PyTorch 1.6 processor (with a built-in PAI-Blade agile optimization engine)

The PyTorch 1.6 processor provided by EAS can load models in TorchScript format. For more information, see the official TorchScript documentation.

Note
  • This processor does not support PyTorch extensions or model inputs and outputs not of tensor type.

  • This processor has the built-in PAI-Blade agile optimization engine and can be used to deploy optimized PyTorch models.

Deploy a TorchScript model in any of these ways:

  • Upload in the console

    Set Processor Type to PyTorch1.6. For more information, see Deploy a service by uploading a model in the console.

  • Deploy using a local client

    In the service.json configuration file, set the processor field to the corresponding processor code, which is pytorch_cpu_1.6 or pytorch_gpu_1.6. Select the code based on your deployment resources. A deployment error occurs if the specified processor does not match the resources. The following code provides an example.

    {
      "name": "pytorch_serving_test",
      "generate_token": "true",
      "model_path": "http://xxxxx/torchscript_model.pt",
      "processor": "pytorch_gpu_1.6",
      "metadata": {
        "instance": 1,
        "cpu": 1,
        "gpu": 1,
        "cuda": "10.0",
        "memory": 2000
      }
    }
  • DSW Deployment

    This method is similar to deploying using a local client. You need to edit the service.json configuration file. For more information, see Deploy a service using a local client (EASCMD). For more information about the parameters in the configuration file, see Create a service.

Caffe processor

The Caffe processor provided by EAS can load deep learning models trained using the Caffe framework. Because the Caffe framework is flexible, specify the names of model and weight files in the model package when deploying a Caffe model.

Note

This processor does not support custom data layers.

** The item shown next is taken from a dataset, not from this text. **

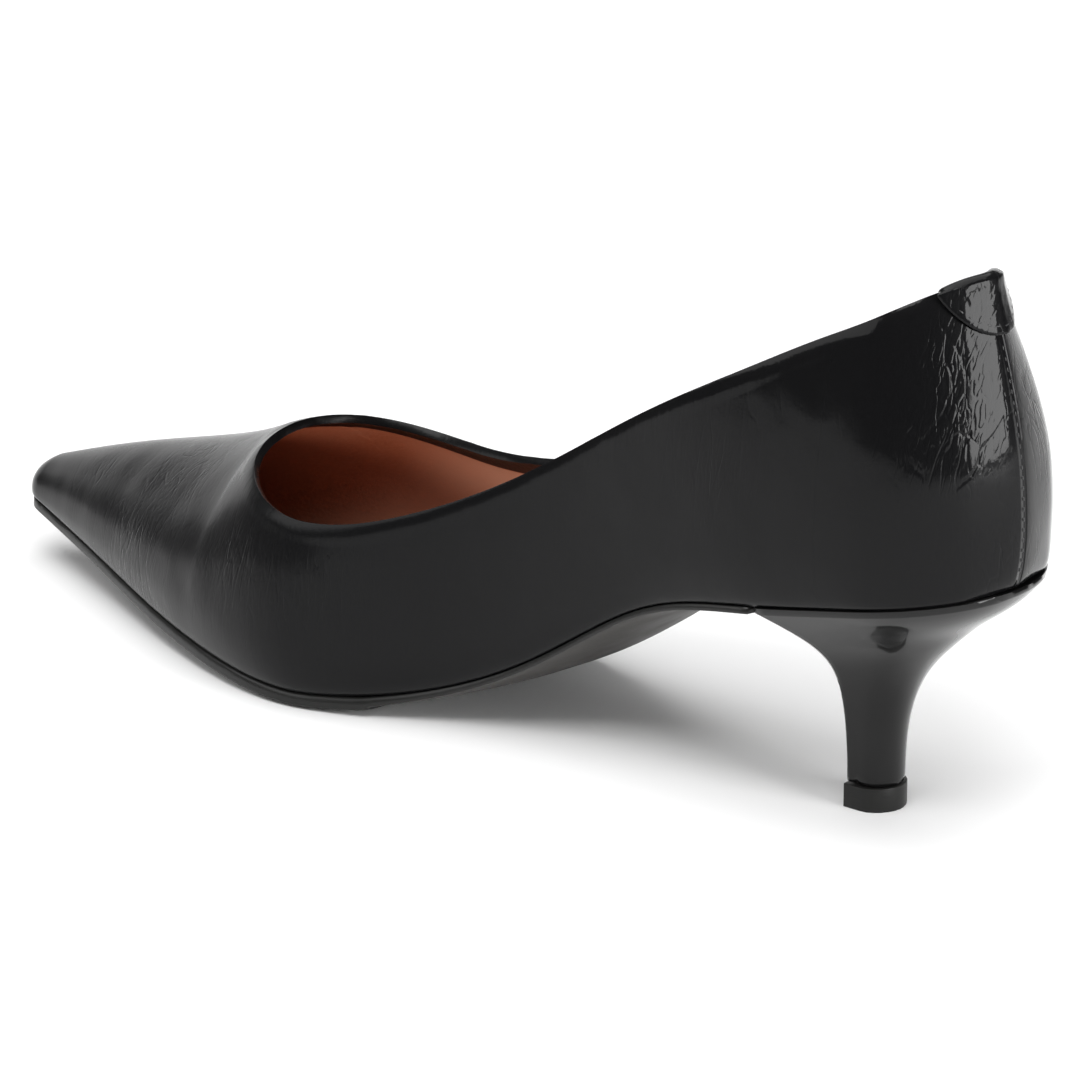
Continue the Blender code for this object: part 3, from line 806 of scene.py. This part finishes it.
# Heel
# Moulded ABS, lacquered black and polished. It is nailed and glued under the seat, with its flat
# breast against the end of the sole.
SEAT_SLOPE = 0.08
POLISHING_RIPPLE = 0.009

heel = rounded_copy("heel", "lacquered_heel", 40, 0.85, 2)

# The seat with its whole rim is bedded against the sole and the leather in the same way
seat = {v for face in heel.data.polygons if face.normal.z > SEAT_SLOPE for v in face.vertices}
for index in seat:
    heel.data.vertices[index].co.z += BEDDING

# Lacquer: a clear polished film over black, with a faint ripple, so it mirrors its surroundings
lacquer, tree, surface, place = new_material(
    "polished_black_lacquer", Base_Color=linear("#111111"), Roughness=0.3,
    Specular_IOR_Level=0.05, Coat_Weight=1.0, Coat_Roughness=0.03, Coat_IOR=1.31
)
flow = add_node(
    tree, "ShaderNodeTexNoise", {}, {"Scale": 1 / POLISHING_RIPPLE, "Detail": 1.0},
    {"Vector": place},
)
ripple = add_node(
    tree, "ShaderNodeBump", {}, {"Distance": 0.0001, "Strength": 0.3},
    {"Height": flow.outputs["Fac"]},
)
tree.links.new(ripple.outputs[0], surface.inputs["Normal"])
heel.data.materials.append(lacquer)
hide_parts("heel")
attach(heel, "root")


# Top piece
# A hard polyurethane lift, pinned into the heel. Its rim is buffed and stands a little proud.
LIFT_EDGE = 0.0003
BUFFING_MARK = 0.003

lift = copy_of("top_piece", "polyurethane_top_piece")
apply_modifier(
    lift, "BEVEL", width=LIFT_EDGE, segments=3, limit_method="ANGLE", angle_limit=radians(50)
)
bpy.ops.object.shade_smooth_by_angle(angle=radians(40))

# Polyurethane: black all through and buffed round the rim, so it has a soft broken sheen
polyurethane, tree, surface, place = new_material(
    "buffed_black_polyurethane", Base_Color=linear("#1B1B1A"), Roughness=0.38,
    Specular_IOR_Level=0.25
)
buffing = add_node(tree, "ShaderNodeMapping", {}, {"Scale": (1.0, 1.0, 8.0)}, {"Vector": place})
marks = add_node(
    tree, "ShaderNodeTexNoise", {}, {"Scale": 1 / BUFFING_MARK, "Detail": 3.0},
    {"Vector": buffing.outputs[0]},
)
grain = add_node(
    tree, "ShaderNodeBump", {}, {"Distance": 0.0001, "Strength": 0.5},
    {"Height": marks.outputs["Fac"]},
)
tree.links.new(grain.outputs[0], surface.inputs["Normal"])
lift.data.materials.append(polyurethane)
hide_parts("top_piece")
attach(lift, "root")


# Studio
# A white paper sweep under soft boxes: one overhead, one above the camera's side, one left of the
# toe, one low behind the heel that draws the counter's highlight, and a bright wall beyond the
# shoe. The room between them stays dim.
FLOOR_SIZE = 8.0
ROOM_GREY = (0.5, 0.5, 0.5, 1.0)
ROOM_STRENGTH = 0.12

bpy.ops.mesh.primitive_plane_add(size=FLOOR_SIZE, location=(0, 0, 0))
floor = bpy.context.object
floor.name = "studio_floor"
paper = new_material(
    "white_sweep_paper", Base_Color=(0.92, 0.92, 0.92, 1.0), Roughness=0.9
)[0]
floor.data.materials.append(paper)

SOFT_BOXES = (
    # name, centre, aim, width, height, radiance
    ("overhead", (0.15, 0.3, 1.5), (0.0, 0.1, 0.0), 1.9, 1.9, 2.35),
    ("camera_side", (-0.75, -0.38, 1.25), (0.0, 0.1, 0.05), 1.1, 0.5, 7.0),
    ("left_of_toe", (-1.15, 0.96, 0.80), (0.0, 0.1, 0.05), 1.6, 0.7, 2.2),
    ("behind_heel", (0.02, -0.95, 0.27), (0.0, -0.03, 0.12), 0.46, 0.46, 13.0),
    ("wall_beyond", (1.35, 1.75, 0.42), (0.0, 0.1, 0.05), 3.2, 0.8, 1.2),
)
for name, centre, aim, width, height, radiance in SOFT_BOXES:
    light = bpy.data.objects.new(name, bpy.data.lights.new(name, "AREA"))
    light.data.shape = "RECTANGLE"
    light.data.size = width
    light.data.size_y = height
    light.data.energy = radiance * pi * width * height
    turned = (Vector(aim) - Vector(centre)).to_track_quat("-Z", "Y").to_matrix().to_4x4()
    light.matrix_world = Matrix.Translation(centre) @ turned
    bpy.context.scene.collection.objects.link(light)

world = bpy.data.worlds.new("studio_room")
world.use_nodes = True
room_light = world.node_tree.nodes["Background"]
room_light.inputs["Color"].default_value = ROOM_GREY
room_light.inputs["Strength"].default_value = ROOM_STRENGTH
bpy.context.scene.world = world
bpy.context.scene.view_settings.view_transform = "Standard"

Deploy a Caffe model in any of these ways:

  • Upload in the console

    Set Processor Type to Caffe. For more information, see Deploy a service by uploading a model in the console.

  • Deploy using a local client

    In the service.json configuration file, set the processor field to the corresponding processor code, which is caffe_cpu or caffe_gpu. Select the code based on your deployment resources. A deployment error occurs if the specified processor does not match the resources. The following code provides an example.

    {
      "name": "caffe_serving_test",
      "generate_token": "true",
      "model_path": "http://xxxxx/caffe_model.zip",
      "processor": "caffe_cpu",
      "model_config": {
        "model": "deploy.prototxt",
        "weight": "bvlc_reference_caffenet.caffemodel"
      },
      "metadata": {
        "instance": 1,
        "cpu": 1,
        "gpu": 0,
        "memory": 2000
      }
    }
  • DSW Deployment

    This method is similar to deploying using a local client. Edit the service.json configuration file. For more information, see Deploy a service using a local client (EASCMD).

PS algorithm processor

The PS algorithm processor provided by EAS can load models in PS format.

This section describes how to use the PS algorithm processor to deploy a model service and send service requests.

  • Deploy a model in PS format in any of these ways:

    • Upload in the console

      Set Processor Type to PS Algorithm. For more information, see Custom deployment.

    • Deploy using a local client

      In the service.json configuration file, set the processor field to the corresponding processor code, which is parameter_sever. The following code provides an example.

      {
        "name":"ps_smart",
        "model_path": "oss://examplebucket/xlab_m_pai_ps_smart_b_1058272_v0.tar.gz",
        "processor": "parameter_sever",
        "metadata": {
          "region": "beijing",
          "cpu": 1,
          "instance": 1,
          "memory": 2048
        }
      }
    • DSW deployment

      This method is similar to deploying using a local client. Edit the service.json configuration file. For more information, see Deploy a service using a local client (EASCMD).

  • Description

    Single and batch prediction requests are supported. The request data structure is the same for both types of requests and is a JSON array that contains feature objects.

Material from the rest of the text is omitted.